▸ What the task requires
In this exercise, reproduce all the entries that follow exactly.

+--

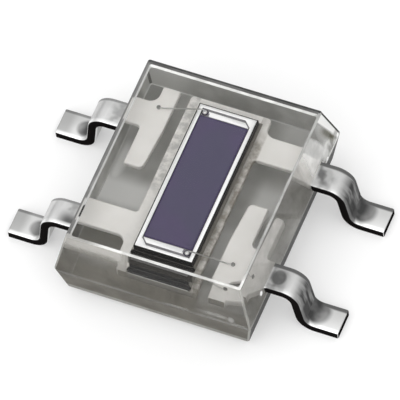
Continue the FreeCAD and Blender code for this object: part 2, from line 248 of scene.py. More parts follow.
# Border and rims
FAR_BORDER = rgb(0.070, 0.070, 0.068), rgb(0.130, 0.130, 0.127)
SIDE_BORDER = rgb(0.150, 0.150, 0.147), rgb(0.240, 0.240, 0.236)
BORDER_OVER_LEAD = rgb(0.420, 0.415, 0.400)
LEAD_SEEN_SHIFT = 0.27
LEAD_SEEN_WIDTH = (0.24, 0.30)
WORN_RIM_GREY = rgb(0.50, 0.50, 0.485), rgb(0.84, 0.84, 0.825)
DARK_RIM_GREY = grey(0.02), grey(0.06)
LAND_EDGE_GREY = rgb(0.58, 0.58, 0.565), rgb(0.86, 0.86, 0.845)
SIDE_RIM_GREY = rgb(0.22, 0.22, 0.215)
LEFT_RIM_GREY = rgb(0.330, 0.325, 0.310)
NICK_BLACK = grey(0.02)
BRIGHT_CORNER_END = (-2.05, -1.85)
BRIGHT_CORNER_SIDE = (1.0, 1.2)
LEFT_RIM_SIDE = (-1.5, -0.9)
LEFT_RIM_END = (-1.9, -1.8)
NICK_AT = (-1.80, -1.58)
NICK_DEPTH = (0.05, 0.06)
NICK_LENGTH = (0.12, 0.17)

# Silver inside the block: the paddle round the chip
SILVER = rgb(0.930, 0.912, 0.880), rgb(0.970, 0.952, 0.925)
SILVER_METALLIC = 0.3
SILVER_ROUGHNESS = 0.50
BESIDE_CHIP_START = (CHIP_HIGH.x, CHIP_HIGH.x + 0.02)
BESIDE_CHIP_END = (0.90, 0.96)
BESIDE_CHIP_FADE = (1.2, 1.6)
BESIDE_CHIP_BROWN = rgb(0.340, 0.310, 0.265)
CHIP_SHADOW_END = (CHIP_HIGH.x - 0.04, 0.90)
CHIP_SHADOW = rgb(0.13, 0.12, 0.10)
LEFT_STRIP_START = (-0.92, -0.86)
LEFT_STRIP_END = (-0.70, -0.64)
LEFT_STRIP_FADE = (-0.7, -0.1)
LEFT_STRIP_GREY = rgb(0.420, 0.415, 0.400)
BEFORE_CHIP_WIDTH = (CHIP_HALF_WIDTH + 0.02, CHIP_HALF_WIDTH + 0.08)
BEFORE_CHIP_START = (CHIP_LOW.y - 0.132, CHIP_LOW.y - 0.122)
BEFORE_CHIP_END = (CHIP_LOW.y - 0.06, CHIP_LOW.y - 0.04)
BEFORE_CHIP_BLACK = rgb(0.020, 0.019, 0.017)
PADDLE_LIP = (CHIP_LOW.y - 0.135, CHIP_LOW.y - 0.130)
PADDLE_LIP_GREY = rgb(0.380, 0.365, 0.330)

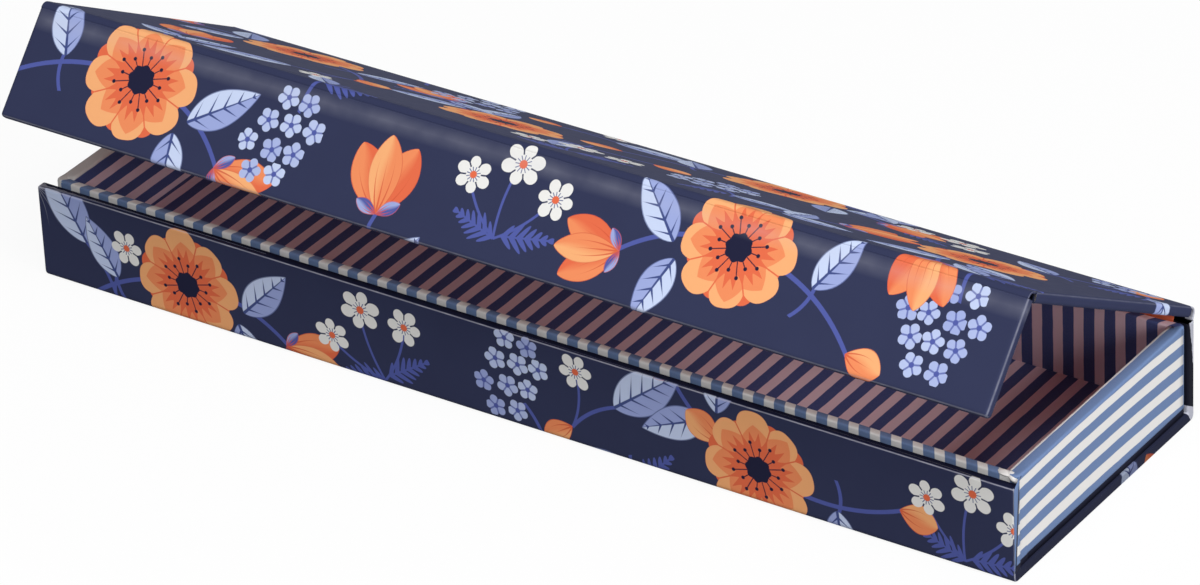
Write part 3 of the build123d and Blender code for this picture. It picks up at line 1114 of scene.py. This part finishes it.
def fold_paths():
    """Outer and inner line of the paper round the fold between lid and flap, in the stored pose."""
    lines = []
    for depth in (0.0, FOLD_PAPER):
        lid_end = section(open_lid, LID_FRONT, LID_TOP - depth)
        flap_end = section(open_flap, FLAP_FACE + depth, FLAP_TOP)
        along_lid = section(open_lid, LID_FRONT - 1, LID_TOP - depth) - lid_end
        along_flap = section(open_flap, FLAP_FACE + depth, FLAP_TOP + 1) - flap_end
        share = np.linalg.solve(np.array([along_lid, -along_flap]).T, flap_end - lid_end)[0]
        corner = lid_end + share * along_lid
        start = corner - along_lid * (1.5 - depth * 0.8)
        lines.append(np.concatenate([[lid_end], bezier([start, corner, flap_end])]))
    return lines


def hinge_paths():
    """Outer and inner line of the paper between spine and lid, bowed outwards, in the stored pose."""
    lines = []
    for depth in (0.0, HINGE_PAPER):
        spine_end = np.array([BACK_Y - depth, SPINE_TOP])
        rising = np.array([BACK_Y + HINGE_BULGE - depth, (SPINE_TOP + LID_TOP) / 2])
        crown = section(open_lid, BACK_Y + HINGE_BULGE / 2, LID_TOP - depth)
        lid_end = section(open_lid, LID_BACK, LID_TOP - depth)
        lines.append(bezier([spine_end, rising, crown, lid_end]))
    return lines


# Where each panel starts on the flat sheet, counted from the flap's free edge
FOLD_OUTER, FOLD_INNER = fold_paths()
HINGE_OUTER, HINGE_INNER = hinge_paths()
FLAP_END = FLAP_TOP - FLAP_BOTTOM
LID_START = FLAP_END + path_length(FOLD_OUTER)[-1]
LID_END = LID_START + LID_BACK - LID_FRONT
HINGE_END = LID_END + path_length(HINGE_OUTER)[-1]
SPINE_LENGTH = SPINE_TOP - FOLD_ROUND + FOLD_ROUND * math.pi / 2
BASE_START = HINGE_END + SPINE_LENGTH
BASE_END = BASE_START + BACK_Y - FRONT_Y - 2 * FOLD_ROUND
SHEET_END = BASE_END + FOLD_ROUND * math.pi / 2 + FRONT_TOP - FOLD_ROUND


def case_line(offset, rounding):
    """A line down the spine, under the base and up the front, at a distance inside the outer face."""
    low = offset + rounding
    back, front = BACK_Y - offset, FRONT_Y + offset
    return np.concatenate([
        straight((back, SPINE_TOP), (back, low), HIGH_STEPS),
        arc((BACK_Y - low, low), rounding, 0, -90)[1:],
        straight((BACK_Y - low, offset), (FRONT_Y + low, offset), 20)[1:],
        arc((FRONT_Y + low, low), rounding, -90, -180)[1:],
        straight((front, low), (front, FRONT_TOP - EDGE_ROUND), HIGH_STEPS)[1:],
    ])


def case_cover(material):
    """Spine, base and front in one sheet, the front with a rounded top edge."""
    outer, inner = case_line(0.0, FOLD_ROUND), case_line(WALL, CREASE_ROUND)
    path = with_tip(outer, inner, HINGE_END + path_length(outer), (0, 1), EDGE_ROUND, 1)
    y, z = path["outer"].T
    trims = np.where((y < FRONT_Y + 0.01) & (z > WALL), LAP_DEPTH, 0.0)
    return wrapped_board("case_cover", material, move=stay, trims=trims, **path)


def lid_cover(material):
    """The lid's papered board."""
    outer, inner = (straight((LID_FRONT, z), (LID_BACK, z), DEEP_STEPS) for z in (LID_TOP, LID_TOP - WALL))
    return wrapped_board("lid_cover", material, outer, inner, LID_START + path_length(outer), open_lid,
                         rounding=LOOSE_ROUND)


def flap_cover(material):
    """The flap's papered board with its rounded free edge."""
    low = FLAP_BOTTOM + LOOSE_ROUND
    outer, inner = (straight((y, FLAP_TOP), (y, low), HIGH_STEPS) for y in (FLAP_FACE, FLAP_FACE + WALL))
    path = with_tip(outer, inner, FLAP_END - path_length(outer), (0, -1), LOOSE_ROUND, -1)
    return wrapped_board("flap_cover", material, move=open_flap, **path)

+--

▸ Result of the task
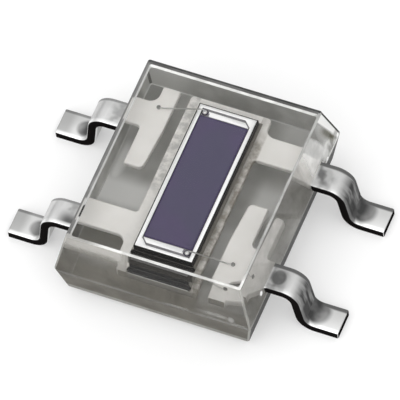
Continue the FreeCAD and Blender code for this object: part 2, from line 248 of scene.py. More parts follow.
# Border and rims
FAR_BORDER = rgb(0.070, 0.070, 0.068), rgb(0.130, 0.130, 0.127)
SIDE_BORDER = rgb(0.150, 0.150, 0.147), rgb(0.240, 0.240, 0.236)
BORDER_OVER_LEAD = rgb(0.420, 0.415, 0.400)
LEAD_SEEN_SHIFT = 0.27
LEAD_SEEN_WIDTH = (0.24, 0.30)
WORN_RIM_GREY = rgb(0.50, 0.50, 0.485), rgb(0.84, 0.84, 0.825)
DARK_RIM_GREY = grey(0.02), grey(0.06)
LAND_EDGE_GREY = rgb(0.58, 0.58, 0.565), rgb(0.86, 0.86, 0.845)
SIDE_RIM_GREY = rgb(0.22, 0.22, 0.215)
LEFT_RIM_GREY = rgb(0.330, 0.325, 0.310)
NICK_BLACK = grey(0.02)
BRIGHT_CORNER_END = (-2.05, -1.85)
BRIGHT_CORNER_SIDE = (1.0, 1.2)
LEFT_RIM_SIDE = (-1.5, -0.9)
LEFT_RIM_END = (-1.9, -1.8)
NICK_AT = (-1.80, -1.58)
NICK_DEPTH = (0.05, 0.06)
NICK_LENGTH = (0.12, 0.17)

# Silver inside the block: the paddle round the chip
SILVER = rgb(0.930, 0.912, 0.880), rgb(0.970, 0.952, 0.925)
SILVER_METALLIC = 0.3
SILVER_ROUGHNESS = 0.50
BESIDE_CHIP_START = (CHIP_HIGH.x, CHIP_HIGH.x + 0.02)
BESIDE_CHIP_END = (0.90, 0.96)
BESIDE_CHIP_FADE = (1.2, 1.6)
BESIDE_CHIP_BROWN = rgb(0.340, 0.310, 0.265)
CHIP_SHADOW_END = (CHIP_HIGH.x - 0.04, 0.90)
CHIP_SHADOW = rgb(0.13, 0.12, 0.10)
LEFT_STRIP_START = (-0.92, -0.86)
LEFT_STRIP_END = (-0.70, -0.64)
LEFT_STRIP_FADE = (-0.7, -0.1)
LEFT_STRIP_GREY = rgb(0.420, 0.415, 0.400)
BEFORE_CHIP_WIDTH = (CHIP_HALF_WIDTH + 0.02, CHIP_HALF_WIDTH + 0.08)
BEFORE_CHIP_START = (CHIP_LOW.y - 0.132, CHIP_LOW.y - 0.122)
BEFORE_CHIP_END = (CHIP_LOW.y - 0.06, CHIP_LOW.y - 0.04)
BEFORE_CHIP_BLACK = rgb(0.020, 0.019, 0.017)
PADDLE_LIP = (CHIP_LOW.y - 0.135, CHIP_LOW.y - 0.130)
PADDLE_LIP_GREY = rgb(0.380, 0.365, 0.330)

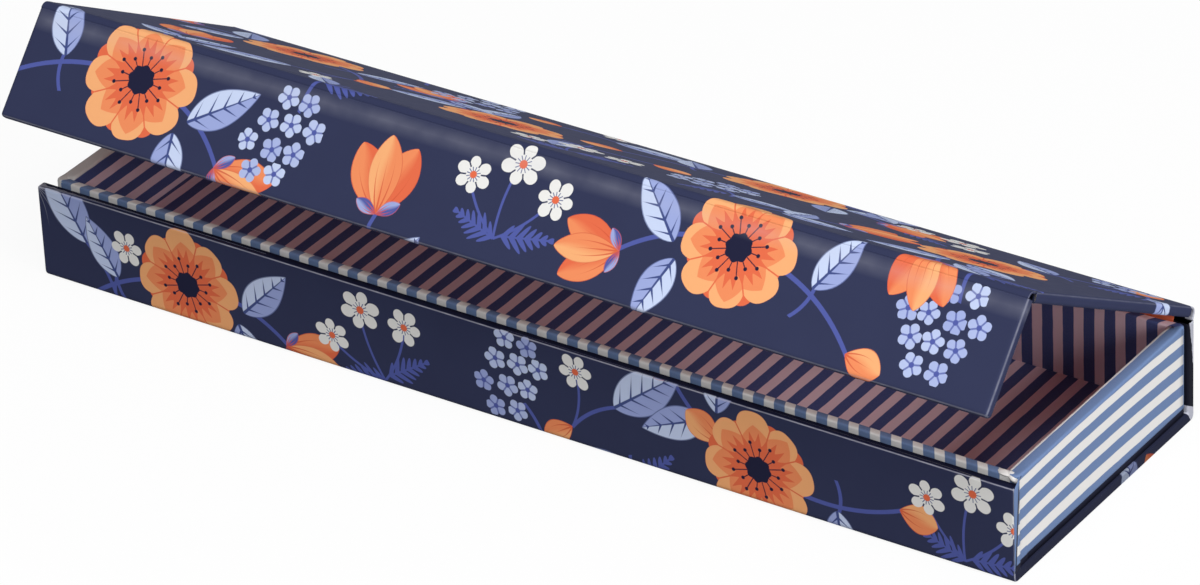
Write part 3 of the build123d and Blender code for this picture. It picks up at line 1114 of scene.py. This part finishes it.
def fold_paths():
    """Outer and inner line of the paper round the fold between lid and flap, in the stored pose."""
    lines = []
    for depth in (0.0, FOLD_PAPER):
        lid_end = section(open_lid, LID_FRONT, LID_TOP - depth)
        flap_end = section(open_flap, FLAP_FACE + depth, FLAP_TOP)
        along_lid = section(open_lid, LID_FRONT - 1, LID_TOP - depth) - lid_end
        along_flap = section(open_flap, FLAP_FACE + depth, FLAP_TOP + 1) - flap_end
        share = np.linalg.solve(np.array([along_lid, -along_flap]).T, flap_end - lid_end)[0]
        corner = lid_end + share * along_lid
        start = corner - along_lid * (1.5 - depth * 0.8)
        lines.append(np.concatenate([[lid_end], bezier([start, corner, flap_end])]))
    return lines


def hinge_paths():
    """Outer and inner line of the paper between spine and lid, bowed outwards, in the stored pose."""
    lines = []
    for depth in (0.0, HINGE_PAPER):
        spine_end = np.array([BACK_Y - depth, SPINE_TOP])
        rising = np.array([BACK_Y + HINGE_BULGE - depth, (SPINE_TOP + LID_TOP) / 2])
        crown = section(open_lid, BACK_Y + HINGE_BULGE / 2, LID_TOP - depth)
        lid_end = section(open_lid, LID_BACK, LID_TOP - depth)
        lines.append(bezier([spine_end, rising, crown, lid_end]))
    return lines


# Where each panel starts on the flat sheet, counted from the flap's free edge
FOLD_OUTER, FOLD_INNER = fold_paths()
HINGE_OUTER, HINGE_INNER = hinge_paths()
FLAP_END = FLAP_TOP - FLAP_BOTTOM
LID_START = FLAP_END + path_length(FOLD_OUTER)[-1]
LID_END = LID_START + LID_BACK - LID_FRONT
HINGE_END = LID_END + path_length(HINGE_OUTER)[-1]
SPINE_LENGTH = SPINE_TOP - FOLD_ROUND + FOLD_ROUND * math.pi / 2
BASE_START = HINGE_END + SPINE_LENGTH
BASE_END = BASE_START + BACK_Y - FRONT_Y - 2 * FOLD_ROUND
SHEET_END = BASE_END + FOLD_ROUND * math.pi / 2 + FRONT_TOP - FOLD_ROUND


def case_line(offset, rounding):
    """A line down the spine, under the base and up the front, at a distance inside the outer face."""
    low = offset + rounding
    back, front = BACK_Y - offset, FRONT_Y + offset
    return np.concatenate([
        straight((back, SPINE_TOP), (back, low), HIGH_STEPS),
        arc((BACK_Y - low, low), rounding, 0, -90)[1:],
        straight((BACK_Y - low, offset), (FRONT_Y + low, offset), 20)[1:],
        arc((FRONT_Y + low, low), rounding, -90, -180)[1:],
        straight((front, low), (front, FRONT_TOP - EDGE_ROUND), HIGH_STEPS)[1:],
    ])


def case_cover(material):
    """Spine, base and front in one sheet, the front with a rounded top edge."""
    outer, inner = case_line(0.0, FOLD_ROUND), case_line(WALL, CREASE_ROUND)
    path = with_tip(outer, inner, HINGE_END + path_length(outer), (0, 1), EDGE_ROUND, 1)
    y, z = path["outer"].T
    trims = np.where((y < FRONT_Y + 0.01) & (z > WALL), LAP_DEPTH, 0.0)
    return wrapped_board("case_cover", material, move=stay, trims=trims, **path)


def lid_cover(material):
    """The lid's papered board."""
    outer, inner = (straight((LID_FRONT, z), (LID_BACK, z), DEEP_STEPS) for z in (LID_TOP, LID_TOP - WALL))
    return wrapped_board("lid_cover", material, outer, inner, LID_START + path_length(outer), open_lid,
                         rounding=LOOSE_ROUND)


def flap_cover(material):
    """The flap's papered board with its rounded free edge."""
    low = FLAP_BOTTOM + LOOSE_ROUND
    outer, inner = (straight((y, FLAP_TOP), (y, low), HIGH_STEPS) for y in (FLAP_FACE, FLAP_FACE + WALL))
    path = with_tip(outer, inner, FLAP_END - path_length(outer), (0, -1), LOOSE_ROUND, -1)
    return wrapped_board("flap_cover", material, move=open_flap, **path)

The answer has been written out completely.